Today, sign language linguistics is a pluralistic field. The leading frameworks—Cognitive Linguistics, Functional Linguistics, Linguistic Typology, Language Documentation and Revitalization, and Neurolinguistics—coexist with a smaller but still active Generative Linguistics tradition. They agree on several foundational points: sign languages are natural languages with complex grammars; they are not gestural codes derived from spoken languages; and their visual-manual modality shapes their structure in systematic ways. But they disagree sharply on what explains that structure.
The central unresolved tension is between formal and functional explanations. Generative linguists continue to argue that abstract, modality-independent principles of Universal Grammar are the primary source of sign language syntax. Cognitive and functional linguists argue that grammar emerges from embodied cognition, communicative pressure, and historical change, with modality effects playing a constitutive role. A second major debate concerns iconicity: cognitive linguists treat it as a pervasive, grammatical feature; generative linguists treat it as a performance factor that does not affect core syntax; functional linguists see it as a resource that can be conventionalized and grammaticalized over time.

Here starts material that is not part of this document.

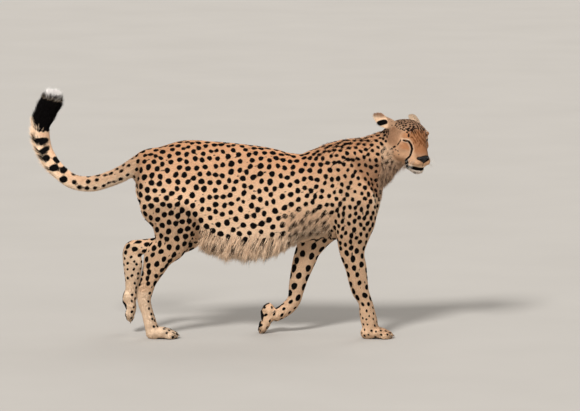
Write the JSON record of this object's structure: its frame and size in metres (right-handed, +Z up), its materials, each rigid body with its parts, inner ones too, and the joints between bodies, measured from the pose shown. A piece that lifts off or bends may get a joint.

A third debate involves the scope of typological comparison: typologists increasingly argue that sign languages reveal new dimensions of linguistic variation that challenge spoken-language-centered theories, while generativists maintain that the underlying principles are the same. Neurolinguistic evidence is invoked by all sides but has not yet resolved these disagreements.
The field's current division of labor reflects these debates. Cognitive linguists are best at explaining the role of iconicity, spatial grammar, and conceptual structure. Functional linguists excel at tracing grammaticalization pathways and discourse patterns. Typologists provide the cross-linguistic data that tests all theoretical claims. Documentary linguists build the corpora and community relationships that sustain the field. Neurolinguists probe the neural basis of modality effects. No single framework has absorbed the others, and the field's health depends on their continued interaction and disagreement.